Repeat the lines of the data that follow, please, starting at the first and stopping after the one with "return sh.material".

**Dataset extract**.

########

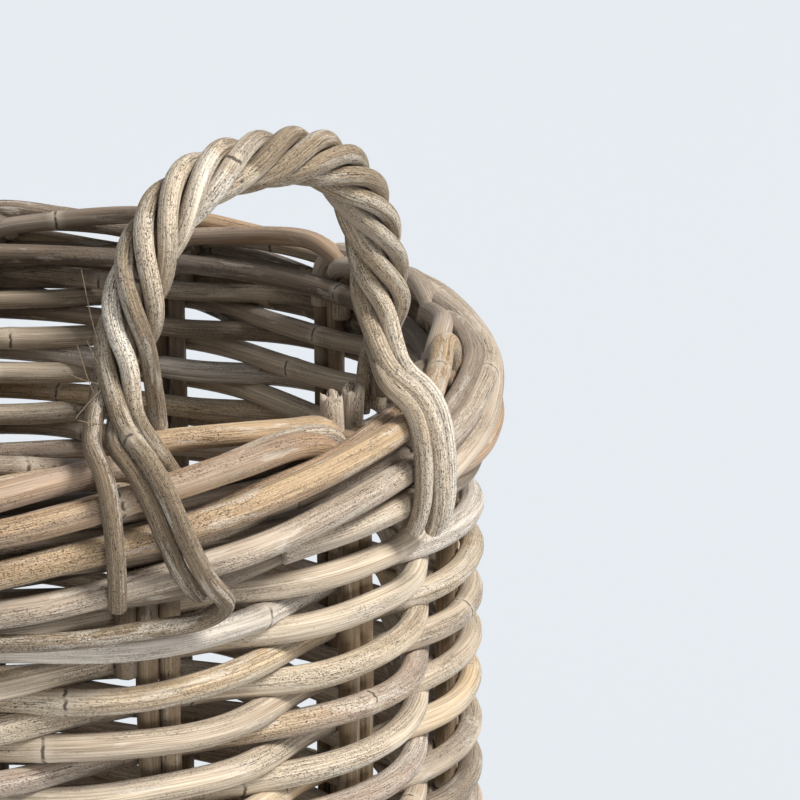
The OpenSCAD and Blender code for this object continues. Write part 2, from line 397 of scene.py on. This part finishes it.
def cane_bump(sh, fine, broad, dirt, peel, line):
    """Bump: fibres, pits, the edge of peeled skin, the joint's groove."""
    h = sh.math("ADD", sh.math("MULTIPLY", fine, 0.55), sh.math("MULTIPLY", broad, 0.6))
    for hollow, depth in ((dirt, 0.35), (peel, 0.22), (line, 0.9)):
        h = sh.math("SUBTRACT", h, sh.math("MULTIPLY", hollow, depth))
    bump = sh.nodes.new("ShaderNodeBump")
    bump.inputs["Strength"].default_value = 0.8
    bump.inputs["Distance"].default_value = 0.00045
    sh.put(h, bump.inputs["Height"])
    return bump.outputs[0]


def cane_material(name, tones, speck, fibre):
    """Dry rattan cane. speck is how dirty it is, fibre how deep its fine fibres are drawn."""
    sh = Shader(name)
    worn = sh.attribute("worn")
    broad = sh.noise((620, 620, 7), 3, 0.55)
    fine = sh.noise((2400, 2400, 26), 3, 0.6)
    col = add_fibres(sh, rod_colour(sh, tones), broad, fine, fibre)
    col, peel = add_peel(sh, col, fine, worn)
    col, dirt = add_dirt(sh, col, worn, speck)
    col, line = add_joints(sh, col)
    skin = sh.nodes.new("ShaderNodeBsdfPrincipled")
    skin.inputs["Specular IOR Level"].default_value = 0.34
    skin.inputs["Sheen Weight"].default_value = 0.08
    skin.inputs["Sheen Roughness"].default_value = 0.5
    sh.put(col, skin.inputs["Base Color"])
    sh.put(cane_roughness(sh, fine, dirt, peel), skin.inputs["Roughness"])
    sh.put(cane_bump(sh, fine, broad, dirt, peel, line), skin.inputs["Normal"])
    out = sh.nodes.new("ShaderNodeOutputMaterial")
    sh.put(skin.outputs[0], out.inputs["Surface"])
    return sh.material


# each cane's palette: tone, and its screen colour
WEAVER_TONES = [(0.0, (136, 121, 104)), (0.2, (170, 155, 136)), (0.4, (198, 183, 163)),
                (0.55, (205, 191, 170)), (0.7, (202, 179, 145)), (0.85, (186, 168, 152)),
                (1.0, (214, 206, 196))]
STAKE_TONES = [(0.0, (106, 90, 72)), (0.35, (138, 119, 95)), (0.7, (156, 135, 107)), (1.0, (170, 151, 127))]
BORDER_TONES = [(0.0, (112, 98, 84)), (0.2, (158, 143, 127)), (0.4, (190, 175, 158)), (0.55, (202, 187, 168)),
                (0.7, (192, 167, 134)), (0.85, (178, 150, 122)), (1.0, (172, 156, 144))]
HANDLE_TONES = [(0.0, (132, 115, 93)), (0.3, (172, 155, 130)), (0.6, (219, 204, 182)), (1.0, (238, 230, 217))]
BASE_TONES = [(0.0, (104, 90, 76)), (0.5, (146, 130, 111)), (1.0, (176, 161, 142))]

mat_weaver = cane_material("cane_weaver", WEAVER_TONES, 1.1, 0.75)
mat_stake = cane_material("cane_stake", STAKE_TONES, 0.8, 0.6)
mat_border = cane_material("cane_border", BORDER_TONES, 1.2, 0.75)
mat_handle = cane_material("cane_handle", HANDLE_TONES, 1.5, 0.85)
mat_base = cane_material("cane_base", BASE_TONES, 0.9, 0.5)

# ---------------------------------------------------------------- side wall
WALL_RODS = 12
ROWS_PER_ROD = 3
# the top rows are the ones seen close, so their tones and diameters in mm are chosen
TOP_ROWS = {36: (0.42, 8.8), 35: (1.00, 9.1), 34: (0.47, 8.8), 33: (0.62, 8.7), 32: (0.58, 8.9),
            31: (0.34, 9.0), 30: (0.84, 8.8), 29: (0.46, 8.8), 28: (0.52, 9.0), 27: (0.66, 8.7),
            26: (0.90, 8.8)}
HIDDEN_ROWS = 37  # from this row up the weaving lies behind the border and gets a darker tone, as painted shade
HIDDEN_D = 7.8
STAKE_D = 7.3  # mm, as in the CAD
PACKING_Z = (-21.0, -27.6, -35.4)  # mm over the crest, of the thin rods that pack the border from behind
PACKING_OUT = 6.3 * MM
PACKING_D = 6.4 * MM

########

**Task solution**.
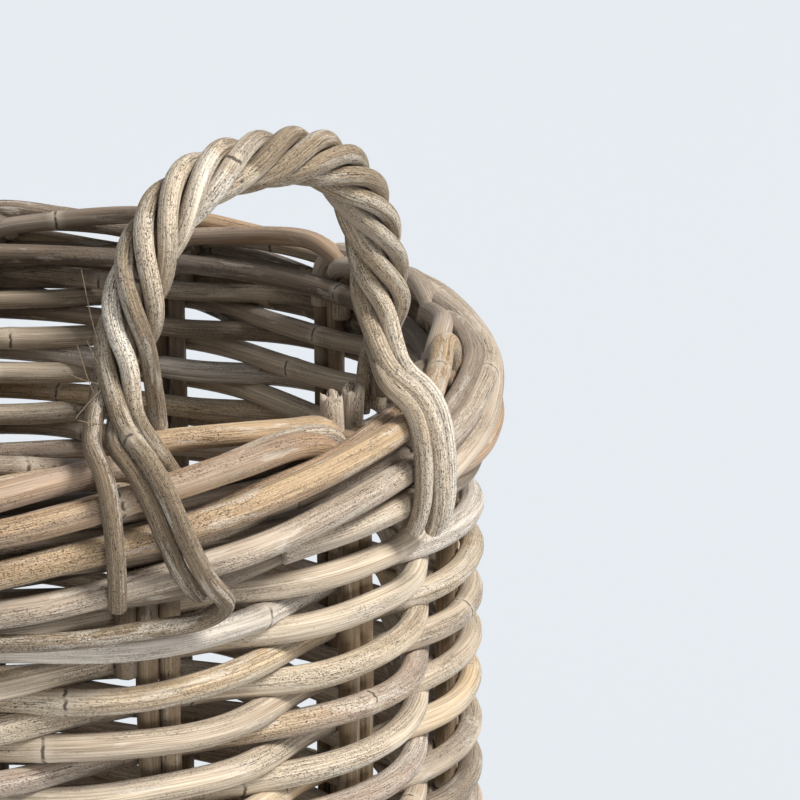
The OpenSCAD and Blender code for this object continues. Write part 2, from line 397 of scene.py on. This part finishes it.
def cane_bump(sh, fine, broad, dirt, peel, line):
    """Bump: fibres, pits, the edge of peeled skin, the joint's groove."""
    h = sh.math("ADD", sh.math("MULTIPLY", fine, 0.55), sh.math("MULTIPLY", broad, 0.6))
    for hollow, depth in ((dirt, 0.35), (peel, 0.22), (line, 0.9)):
        h = sh.math("SUBTRACT", h, sh.math("MULTIPLY", hollow, depth))
    bump = sh.nodes.new("ShaderNodeBump")
    bump.inputs["Strength"].default_value = 0.8
    bump.inputs["Distance"].default_value = 0.00045
    sh.put(h, bump.inputs["Height"])
    return bump.outputs[0]


def cane_material(name, tones, speck, fibre):
    """Dry rattan cane. speck is how dirty it is, fibre how deep its fine fibres are drawn."""
    sh = Shader(name)
    worn = sh.attribute("worn")
    broad = sh.noise((620, 620, 7), 3, 0.55)
    fine = sh.noise((2400, 2400, 26), 3, 0.6)
    col = add_fibres(sh, rod_colour(sh, tones), broad, fine, fibre)
    col, peel = add_peel(sh, col, fine, worn)
    col, dirt = add_dirt(sh, col, worn, speck)
    col, line = add_joints(sh, col)
    skin = sh.nodes.new("ShaderNodeBsdfPrincipled")
    skin.inputs["Specular IOR Level"].default_value = 0.34
    skin.inputs["Sheen Weight"].default_value = 0.08
    skin.inputs["Sheen Roughness"].default_value = 0.5
    sh.put(col, skin.inputs["Base Color"])
    sh.put(cane_roughness(sh, fine, dirt, peel), skin.inputs["Roughness"])
    sh.put(cane_bump(sh, fine, broad, dirt, peel, line), skin.inputs["Normal"])
    out = sh.nodes.new("ShaderNodeOutputMaterial")
    sh.put(skin.outputs[0], out.inputs["Surface"])
    return sh.material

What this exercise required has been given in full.